2 medium sweet potatoes, peeled and cubed

2 cups cooked chicken, shredded (using rotisserie chicken adds great flavor)

1 can (15 oz) black beans, rinsed and drained

1 cup corn kernels (can use fresh, frozen, or canned)

1 can (10 oz) enchilada sauce (choose red or green based on your taste preference)

1 teaspoon ground cumin

1 teaspoon chili powder

1 teaspoon garlic powder

1 teaspoon onion powder

1 cup shredded cheddar cheese (or a flavorful Mexican blend)

1 cup Greek yogurt or sour cream (for topping)

Fresh cilantro, chopped (for garnish)

Salt and pepper to taste

Olive oil (for roasting)

Instructions
 

Preheat the Oven: Begin by preheating your oven to 400°F (200°C) to ensure it's hot and ready for your casserole.

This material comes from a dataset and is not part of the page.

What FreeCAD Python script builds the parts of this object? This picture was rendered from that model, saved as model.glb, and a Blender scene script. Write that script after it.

    Roast the Sweet Potatoes: In a mixing bowl, toss the cubed sweet potatoes with a drizzle of olive oil, seasoned generously with salt and pepper. Spread the sweet potatoes in a single layer on a baking sheet to facilitate even roasting. Bake for approximately 25 minutes, or until they are tender and slightly caramelized, stirring midway through for uniform cooking.

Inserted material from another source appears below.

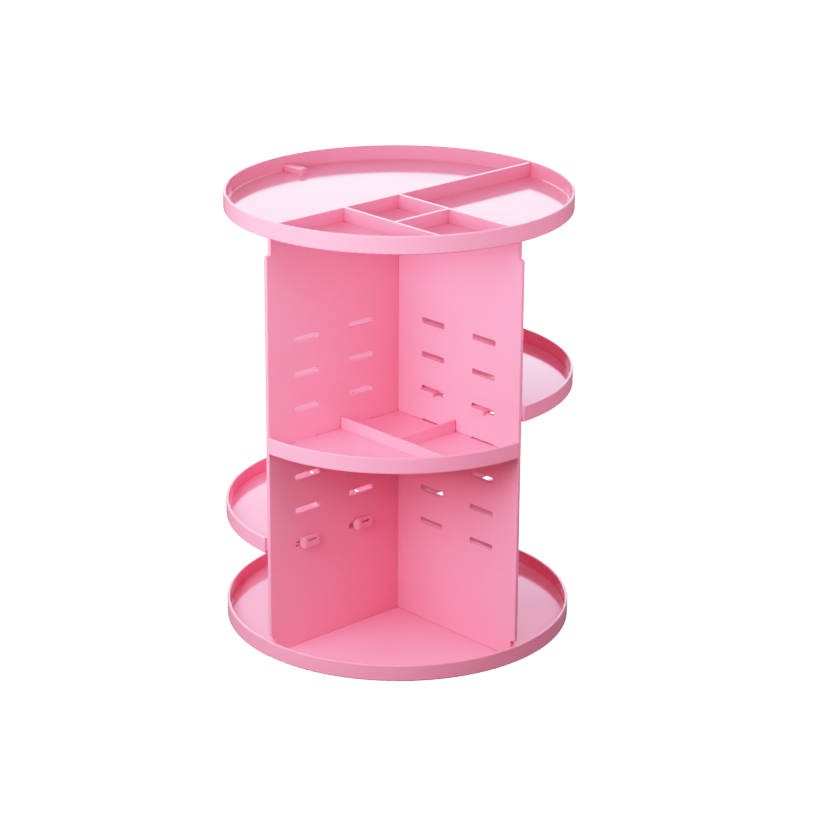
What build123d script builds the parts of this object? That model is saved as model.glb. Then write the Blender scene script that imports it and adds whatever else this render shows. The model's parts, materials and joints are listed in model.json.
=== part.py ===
from build123d import *

import os

# Rotating makeup organizer, in millimetres.
# The origin is on the axis of rotation, on the surface that the feet stand on, with +Z up.
# The four upright panels lie along +X, +Y, -X and -Y. The front quarter is x > 0, y < 0.

# Rubber feet
foot_radius = 6.0
foot_height = 2.0
foot_recess = 0.5
foot_bevel = 0.4
foot_circle_radius = 78.0
foot_count = 6

# Turntable disc
disc_radius = 90.0
disc_plate = 2.0
disc_skirt_height = 1.0
disc_skirt_width = 2.4
disc_rib_width = 2.0
disc_foot_wall = 1.6
disc_bevel = 0.5

# Ball race and cage
ball_radius = 2.0
ball_count = 8
race_circle_radius = 60.0
race_depth = 0.9
race_clearance = 0.1
rail_width = 8.0
rail_gap = 0.3
cage_thickness = 1.0
cage_width = 12.0
cage_hole_clearance = 0.1
cage_window_length = 24.0
cage_window_width = 3.0

# Pivot
pivot_radius = 4.95
pivot_clearance = 0.05
pivot_end_clearance = 0.2
hub_radius = 15.0
hub_rise = 1.5
hub_thickness = 2.7
washer_radius = 8.0
washer_thickness = 1.0
washer_pocket_clearance = 2.0
screw_radius = 1.5
screw_length = 5.5
screw_head_radius = 3.4
screw_head_height = 1.4
screw_head_round = 0.6
screw_hole_spare = 0.5
screw_cross_length = 3.6
screw_cross_width = 0.9
screw_cross_depth = 0.8

# Bottom tray
base_gap = 2.5
base_radius = 117.3
base_rim_height = 11.8
base_wall = 2.0
base_floor = 2.0

# Upright panels
panel_height = 286.0
panel_reach = 115.0
panel_thickness = 3.0
panel_edge_round = 0.7
panel_notch_depth = 3.5
panel_notch_height = 12.0
panel_notch_round = 1.5
tab_inner = 96.0
tab_outer = 111.0
tab_height = 5.0
tab_round = 1.5
seat_depth = 0.6
seat_clearance = 0.1

# Slots in the panels
slot_column_inner = 35.0
slot_column_outer = 82.3
slot_rows = 7
slot_pitch = 23.6
slot_length = 21.0
slot_height = 4.0
slot_round = 1.0

# Top tray
top_radius = 115.0
top_rim_height = 12.0
top_wall = 2.0
top_floor = 2.0
divider_thickness = 2.0
divider_long_x = 9.0
divider_rear_y = -9.0
divider_front_y = -56.2
divider_short_x = 56.2
hood_wall = 1.5
hood_roof = 1.5
hood_round = 1.4

# Quarter shelves
shelf_radius = 116.8
shelf_rim_height = 11.15
shelf_wall = 1.8
shelf_floor = 2.0
shelf_drop = 0.7
shelf_clearance = 0.3
shelf_corner_round = 2.0
shelf_divider_thickness = 1.6
shelf_divider_drop = 1.0
shelf_divider_long = 52.5
shelf_divider_short = 56.5
front_row = 4
right_row = 3
left_row = 7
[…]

      Prepare the Filling: In a large mixing bowl, combine the shredded chicken, rinsed black beans, corn, and the roasted sweet potatoes once they are ready. Add half of the enchilada sauce, along with the ground cumin, chili powder, garlic powder, and onion powder. Season this mixture with salt and pepper to your taste. Stir everything together thoroughly until all the ingredients are well combined.

        Assemble the Bake: Lightly grease a 9x13 inch baking dish. Start by pouring a thin layer of the remaining enchilada sauce on the bottom of the dish. Layer half of the chicken and sweet potato filling over the sauce. Sprinkle half of the shredded cheese on top. Repeat this process with the remaining filling and finish with the rest of the cheese layered on top.

          Bake: Cover the baking dish loosely with aluminum foil to prevent the cheese from browning too quickly. Bake in the preheated oven for 20 minutes. After this time, remove the foil and continue baking for an additional 10-15 minutes, or until the cheese is melted, bubbly, and golden.

            Serve: After removing the bake from the oven, let it cool for a few minutes before slicing into generous portions. Serve each slice topped with a dollop of Greek yogurt or sour cream, and sprinkle with fresh chopped cilantro for an added pop of color and flavor.

              Prep Time/Totals/Servings: 15 mins | 55 mins | Serves 6.

                - Presentation Tips: For an attractive presentation, serve individual portions on plates with a lime wedge on the side for an extra zest. Garnish with additional cilantro on each serving for added freshness!